The insurer said the policy aims to steer patients with nonemergent symptoms to see a primary care physician, urgent care provider or use its LiveHealth telehealth app to limit costly ED visits. If a BCBS of Georgia policyholder receives care for nonemergent symptoms, a medical director will use the prudent layperson standard to deem whether the service is necessary.

Jeff Fusile, president of BCBS of Georgia, told WABE, “The cost of care’s been going up so much faster than people’s earnings. We have got to find a better way to do some of this stuff, taking some of that unnecessary spending out of the system.”

The policy does not include referrals from a physician to the ED for nonemergent services, nonemergent services provided to children under age 14, instances when an urgent care clinic is more than 15 miles away and when care is administered on Sundays and major holidays.

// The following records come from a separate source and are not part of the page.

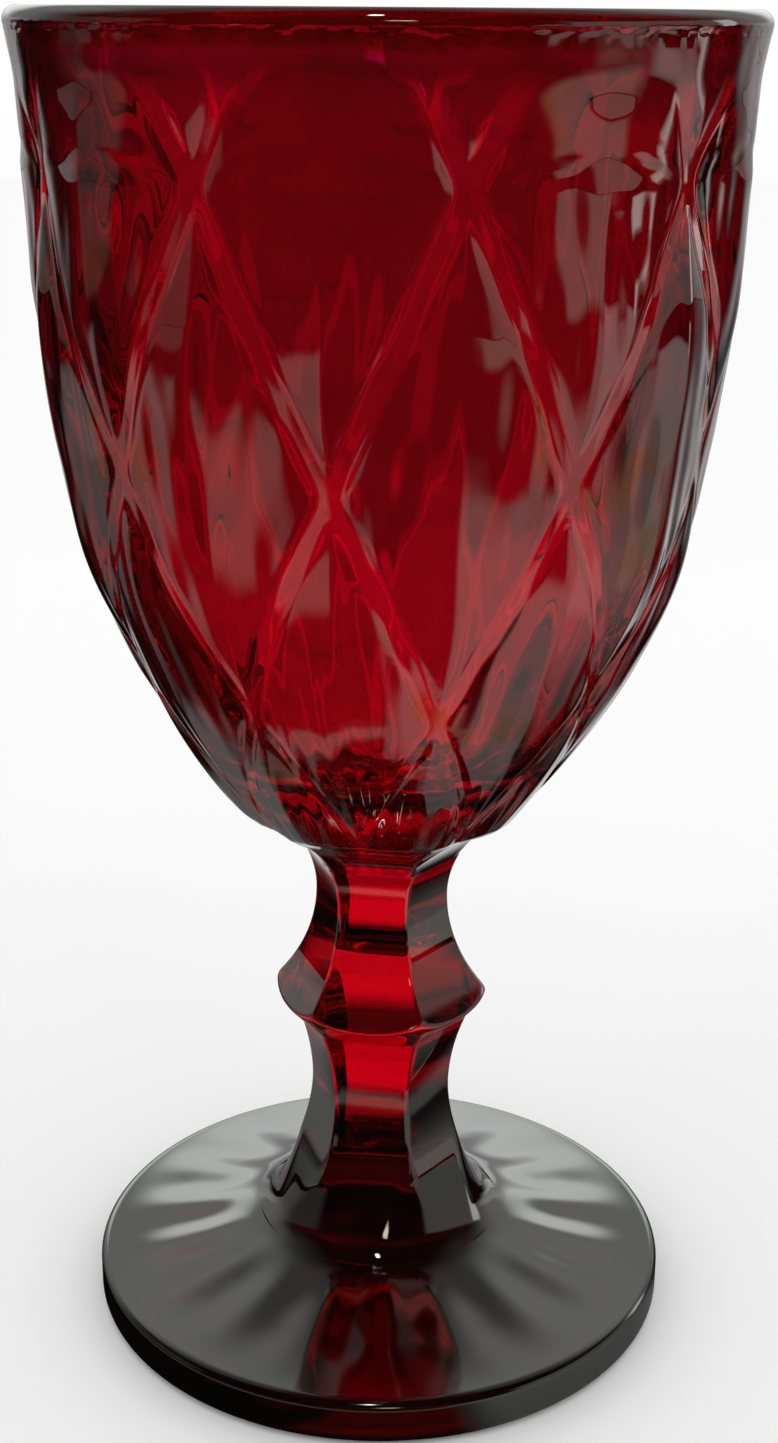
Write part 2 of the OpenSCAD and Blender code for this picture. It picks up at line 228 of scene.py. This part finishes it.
stain_shade_sum = add(tree, "ShaderNodeMath", {"operation": "ADD", "use_clamp": True}, {
    0: stain_shade_in.outputs["Fac"], 1: deeper.outputs[0]})
red = add(tree, "ShaderNodeMix", {"data_type": "RGBA"}, {
    0: stain_shade_sum.outputs[0], 6: THIN_STAIN_AND_LIGHT, 7: DEEP_STAIN_AND_SHADE})
colour = add(tree, "ShaderNodeMix", {"data_type": "RGBA"}, {
    0: coat.outputs["Fac"], 6: CLEAR, 7: red.outputs[2]})

glass = add(tree, "ShaderNodeBsdfPrincipled", None, {
    "Base Color": colour.outputs[2], "Roughness": matt.outputs["Fac"], "IOR": ior.outputs[0],
    "Transmission Weight": 1.0, "Thin Film Thickness": film.outputs[0],
    "Thin Film IOR": LUSTRE_IOR})
strongest = max(GLASS_TAKES)
depth = add(tree, "ShaderNodeVolumeAbsorption", None, {
    "Color": tuple(1 - t / strongest for t in GLASS_TAKES) + (1,), "Density": strongest})
add(tree, "ShaderNodeOutputMaterial", None, {
    "Surface": glass.outputs[0], "Volume": depth.outputs[0]})


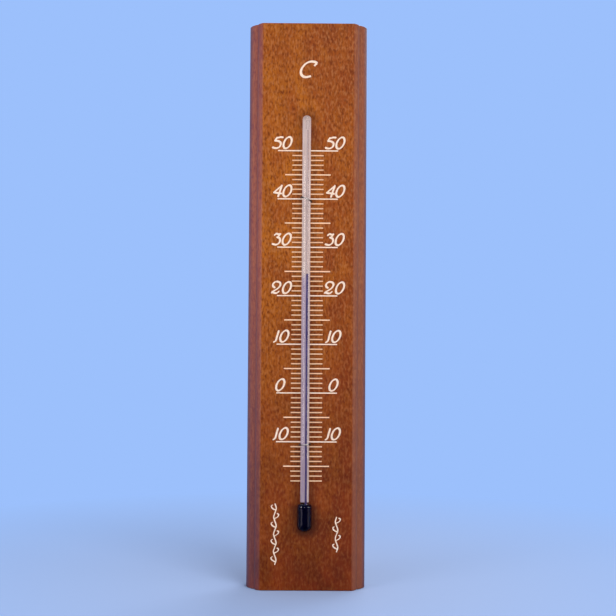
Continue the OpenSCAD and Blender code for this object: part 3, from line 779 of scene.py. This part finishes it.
def carve(piece, parts):
    # Takes each closed cutter out of the piece
    tools = [makePiece(f"cutter{i}", [part], None) for i, part in enumerate(parts)]
    for tool in tools:
        cut = piece.modifiers.new(tool.name, "BOOLEAN")
        cut.object, cut.solver = tool, "EXACT"
    bpy.context.view_layer.update()
    carved = bpy.data.meshes.new_from_object(piece.evaluated_get(bpy.context.evaluated_depsgraph_get()))
    piece.modifiers.clear()
    piece.data = carved
    for tool in tools:
        bpy.data.objects.remove(tool)
    return piece


def hangerCutters(h):
    # The plate's seat, the pocket for a wall screw's head behind the keyhole, and two holes for
    # the plate's screws, which stand a head's radius and a web past the keyhole's ends
    upperScrew = h["slotHeight"] + h["slotHalf"] + h["web"] + h["headRadius"]
    lowerScrew = -h["entry"] - h["web"] - h["headRadius"]
    past = h["headRadius"] + h["rim"] + h["gap"]
    seat = roundedBox(
        h["plateWidth"] + 2 * h["gap"], lowerScrew - past, upperScrew + past, h["corner"] + h["gap"])
    pocket = roundedBox(2 * h["pocketRadius"], -h["pocketRadius"],
                        h["slotHeight"] + h["pocketRadius"], h["pocketRadius"] - h["room"])
    holeRadius, lastAngle = h["screwRadius"] + h["room"], 360 - 360 / h["holeSteps"]
    holes = [ellipseArc(holeRadius, holeRadius, z, 0, lastAngle, h["holeSteps"])
             for z in (lowerScrew, upperScrew)]
    return [throughBack(seat, -h["behind"], h["plateThick"] + h["room"]),
            throughBack(pocket, h["within"], h["plateThick"] + h["pocketDepth"]),
            *(throughBack(hole, h["within"], h["screwLength"]) for hole in holes)]


cutters.append(lathe(
    glassOutline(glass, board["grooveRoom"]) + (0, foot), glass["centre"], glass["steps"]))
cutters += hangerCutters(hanger)
boardWood = carve(makePiece("boardWood", [loft(boardRings(board))], wood), cutters)
place(shadeSmooth(boardWood, sharpAngle=30), "thermometer", "stained_wood", "backboard")
print("board carved,", len(boardWood.data.polygons), "faces")


# Hanger: the plate and its screws, with the edges that stamping and rolling leave round
softening = dict(
    plateRound=0.12, screwRound=0.06, segments=2,
    merge=0.001, flatAngle=0.5, edgeAngle=40,  # mm, and degrees between faces
)


def softenedCopy(s, node, name, width, material):
    # The node's own shape with flat faces joined and its sharp edges rounded by width
    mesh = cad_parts[node].data.copy()
    mesh.name = name
    edit = bmesh.new()
    edit.from_mesh(mesh)
    bmesh.ops.remove_doubles(edit, verts=edit.verts, dist=s["merge"] * mm)
    bmesh.ops.dissolve_limit(
        edit, angle_limit=math.radians(s["flatAngle"]), verts=edit.verts, edges=edit.edges)
    edit.to_mesh(mesh)
    edit.free()
    mesh.materials.clear()
    mesh.materials.append(material)
    piece = bpy.data.objects.new(name, mesh)
    bpy.context.scene.collection.objects.link(piece)
    rounding = piece.modifiers.new("edges", "BEVEL")
    rounding.width, rounding.segments = width * mm, s["segments"]
    rounding.limit_method, rounding.angle_limit = "ANGLE", math.radians(s["edgeAngle"])
    return shadeSmooth(piece)


place(softenedCopy(softening, "hanger_plate", "hangerPlate", softening["plateRound"], plateZinc),
      "thermometer", "zinc_plated_steel", "hanger_plate")
place(softenedCopy(softening, "hanger_screws", "hangerScrews", softening["screwRound"], screwZinc),
      "thermometer", "zinc_plated_screws", "hanger_screws")

# Printed scale: the ink layers keep their own shapes
inkOf = dict(
    ten_degree_lines=creamInk, five_degree_lines=fineInk, degree_lines=finestInk, unit_mark=creamInk,
    left_numerals=creamInk, right_numerals=creamInk, tendrils=creamInk,
)
for name, ink in inkOf.items():
    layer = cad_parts[name]
    layer.data.materials.clear()
    layer.data.materials.append(ink)
print("hanger and scale finished")


# Stage: a pale floor that runs out into the plain backdrop, even light, and four soft lamps
stage = dict(
    backdrop="9CC0FC", floor="AEC9FB", light="FFFAF6", ambient=0.3,
    roomLight=0.03,  # what gloss shows of the dim room in front, beside the backdrop's 1
    roomFrom=-0.5, roomTo=0.1,  # how far towards the front: -1 is straight out of the scale
    frontFrom=-30.0, frontTo=30.0, frontTint="6C6876",  # gloss sees the floor in front as dim
    floorRoughness=0.85, floorShine=0.1, fadeFrom=20.0, fadeTo=240.0,
    floorDrop=0.1, floorRings=(4000, 1200, 400, 100, 0), floorSteps=64,
)
lamps = dict(
    left=dict(place=(-330, -290, -100), aim=(0, -12, -80), size=(200, 300), watts=1.0, tint="FFF8F2"),
    right=dict(place=(225, -454, 425), aim=(0, -12, -80), size=(330, 330), watts=2.5, tint="FFF8F2"),
    far=dict(place=(390, -195, -110), aim=(0, -12, -80), size=(200, 300), watts=0.6, tint="FFF8F2"),
    back=dict(place=(300, 620, 360), aim=(0, 0, -60), size=(600, 450), watts=2.6, tint="FFFAF6"),
)


def seenFrom(tree, *kinds):
    # 1 for rays of any of the kinds, else 0
    ray = addNode(tree, "LightPath").outputs
    seen = ray[kinds[0]]
    for kind in kinds[1:]:
        seen = addNode(tree, "Math", (seen, ray[kind]), operation="MAXIMUM").outputs[0]
    return seen


def addWorld(s):
    # Even light for matt surfaces and the backdrop for the camera. Gloss and glass see the
    # backdrop too; towards the front, gloss sees the dim room and glass the even light.
    world = bpy.data.worlds.new("studio")
    world.use_nodes = True
    tree = world.node_tree
    tree.nodes.clear()
    direction = addNode(tree, "TexCoord").outputs["Generated"]
    towards = addNode(tree, "SeparateXYZ", (direction,)).outputs["Y"]
    room = addNode(tree, "MapRange", (towards, s["roomFrom"], s["roomTo"], s["roomLight"], 1)).outputs[0]
    away = addNode(tree, "MapRange", (towards, s["roomFrom"], s["roomTo"])).outputs[0]
    soft, gloss, plain = (
        addNode(tree, "Background", (linear(colour), strength)).outputs[0]
        for colour, strength in ((s["light"], s["ambient"]), (s["backdrop"], room), (s["backdrop"], 1.0)))
    lit = addNode(tree, "MixShader", (seenFrom(tree, "Is Glossy Ray"), soft, gloss)).outputs[0]
    behind = addNode(
        tree, "Math", (away, seenFrom(tree, "Is Transmission Ray")), operation="MULTIPLY").outputs[0]
    through = addNode(tree, "MixShader", (behind, lit, plain)).outputs[0]
    shown = addNode(tree, "MixShader", (seenFrom(tree, "Is Camera Ray"), through, plain)).outputs[0]
    addNode(tree, "OutputWorld", {"Surface": shown})
    bpy.context.scene.world = world


def addFloor(s):
    # Matt near the object, where its shadow falls, and the backdrop's colour further out; gloss
    # and glass see through it to the same backdrop in the world, and dimly in front
    material, tree, where = newMaterial("paleFloor")
    flat = addNode(tree, "VectorMath", (where, (1, 1, 0)), operation="MULTIPLY").outputs[0]
    distance = addNode(tree, "VectorMath", (flat,), operation="LENGTH").outputs["Value"]
    faded = addNode(tree, "MapRange", (distance, *between(s, "fade"))).outputs[0]
    amount = addNode(tree, "Math", (faded, seenFrom(tree, "Is Camera Ray")), operation="MULTIPLY").outputs[0]
    matt = addNode(tree, "BsdfPrincipled", {
        "Base Color": linear(s["floor"]), "Roughness": s["floorRoughness"],
        "Specular IOR Level": s["floorShine"]}).outputs[0]
    plain = addNode(tree, "Emission", {"Color": linear(s["backdrop"]), "Strength": 1.0}).outputs[0]
    lit = addNode(tree, "MixShader", (amount, matt, plain)).outputs[0]
    depth = addNode(tree, "SeparateXYZ", (where,)).outputs["Y"]
    behind = addNode(tree, "MapRange", (depth, *between(s, "front"))).outputs[0]
    tint = paintOver(tree, linear(s["frontTint"]), (behind, linear("FFFFFF")))
    clear = addNode(tree, "BsdfTransparent", {"Color": tint}).outputs[0]
    mirrored = seenFrom(tree, "Is Glossy Ray", "Is Transmission Ray")
    shown = addNode(tree, "MixShader", (mirrored, lit, clear)).outputs[0]
    addNode(tree, "OutputMaterial", {"Surface": shown})
    outline = np.array([[radius, foot - s["floorDrop"]] for radius in s["floorRings"]])
    floor = makePiece("floor", [lathe(outline, (0, 0), s["floorSteps"])], material, turnOut=False)


def addLamp(name, lamp):
    # A soft box at its place, turned to its aim
    light = bpy.data.lights.new(name, "AREA")
    light.shape, light.energy = "RECTANGLE", lamp["watts"]
    light.size, light.size_y = (value * mm for value in lamp["size"])
    light.color = linear(lamp["tint"])[:3]
    piece = bpy.data.objects.new(name, light)
    spot, aim = (Vector(lamp[key]) * mm for key in ("place", "aim"))
    piece.location = spot
    piece.rotation_euler = (aim - spot).to_track_quat("-Z", "Y").to_euler()
    piece.visible_camera = piece.visible_transmission = False  # glass lets lamps' light straight through
    bpy.context.scene.collection.objects.link(piece)


addWorld(stage)
addFloor(stage)
for name, lamp in lamps.items():
    addLamp(name, lamp)
bpy.context.scene.view_settings.view_transform = "Standard"
print("stage set")
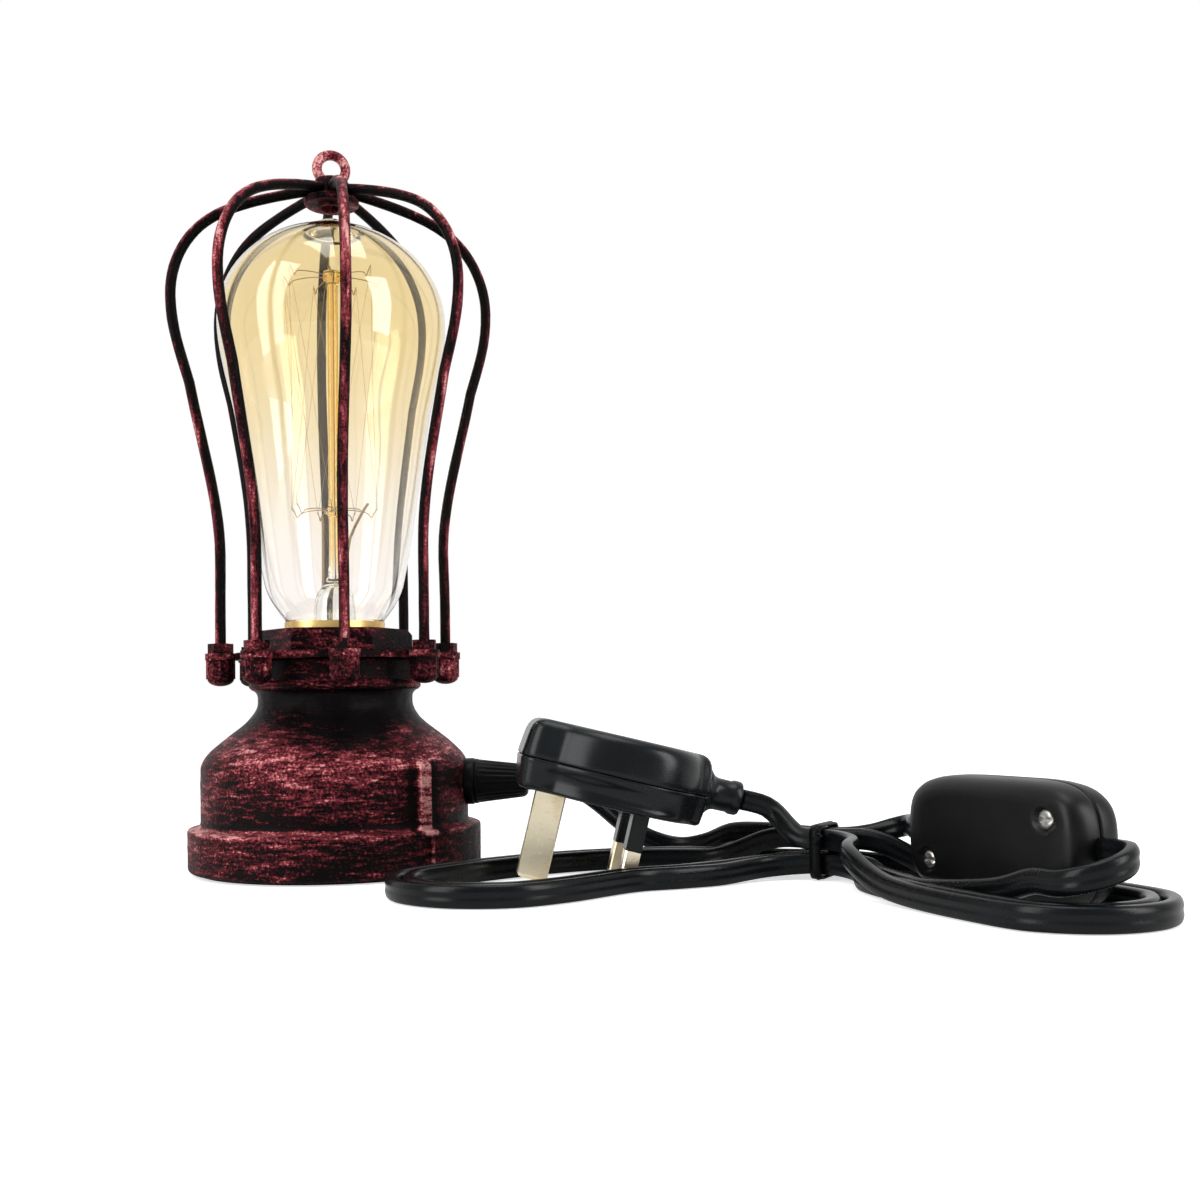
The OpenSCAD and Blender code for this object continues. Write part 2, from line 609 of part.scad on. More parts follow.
module bulb_leads() {
    color("#8c7b58") {
        sweep([[3.3, 0, press_z - 2], [3.35, 0, press_z + 1.5], [3.4, 0, press_z + 5], [3.8, 0.2, press_z + 8.5],
            [4.4, 0.4, press_z + 12], [5.6, 0.5, press_z + 15], [7.4, 0.65, press_z + 18.5], [9.5, 0.8, press_z + 22]],
            round_outline(lead_wire_r, 6), [0, 1, 0]);
        sweep([[-3.3, 0, press_z - 2], [-3.25, 0, press_z + 2], [-3.2, 0, press_z + 6], [-3.2, 0, press_z + 11],
            [-3.2, 0, lower_button_z - 3], [-3.4, 0, lower_button_z - 0.6]], round_outline(lead_wire_r, 6), [0, 1, 0]);
    }
}
// The thin wire runs up and down between the hooks. Each leg has its own rings, and a bend has three
function hook_point(i) = let (a = 20 + 360 * i / 7, r = i % 2 == 0 ? 14.4 : 12.4)
    [r * cos(a), r * sin(a), i % 2 == 0 ? upper_button_z + 1.9 : lower_button_z + 1.2];
function leg(a, b) = let (near = 2.4 / norm(b - a))
    [for (t = [near, 0.2, 0.4, 0.6, 0.8, 1 - near]) a + (b - a) * t];
module bulb_filament() {
    color("#4a4038") sweep(concat([hook_point(0)],
        [for (i = [0:filament_turns - 1]) each concat(leg(hook_point(i), hook_point(i + 1)), [hook_point(i + 1)])]),
        round_outline(filament_r, 4));
}

module gland_body() {
    color("#141414") difference() {
        translate([gland_seat - 4.6, 0, gland_z]) rotate([0, 90, 0]) union() {
            cylinder(h = gland_root - gland_seat + 4.6, r = gland_bore);
            translate([0, 0, gland_root - gland_seat + 4.6]) cylinder(h = 2.8, r = gland_r);
        }
        translate([-1, 0, gland_z]) rotate([0, 90, 0]) rotate(90) linear_extrude(60) polygon(cord_slot);
    }
}
cord_slot = rounded_box(cord_w + 2 * fit, cord_t + 2 * fit, cord_t / 2, 4);
gland_ribs = [for (i = [0:47]) let (r = gland_r - (i % 2 == 0 ? 0 : 0.32)) [r * cos(7.5 * i), r * sin(7.5 * i)]];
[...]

“We’re not trying to steer people away from the emergency room if they have a serious condition,” Debbie Diamond, director of publications for BCBS of Georgia, told Becker’s Hospital Review. “If a member is having chest pain that they think is a heart attack, they should still go to the emergency department.”

Ms. Diamond said similar policies have been enacted at Anthem-affiliated plans in Missouri, Kentucky and Virginia. Missouri said it would reinforce the program June 1 and Kentucky enacted the policy in 2015.

Donald Palmisano, president of the Medical Association of Georgia, told WABE the policy disproportionately affects the elderly, rural residents and children over the age of 14. He added physicians are concerned the policy places “the patient, who doesn’t have the clinical background, to determine whether their condition is of an emergency nature.”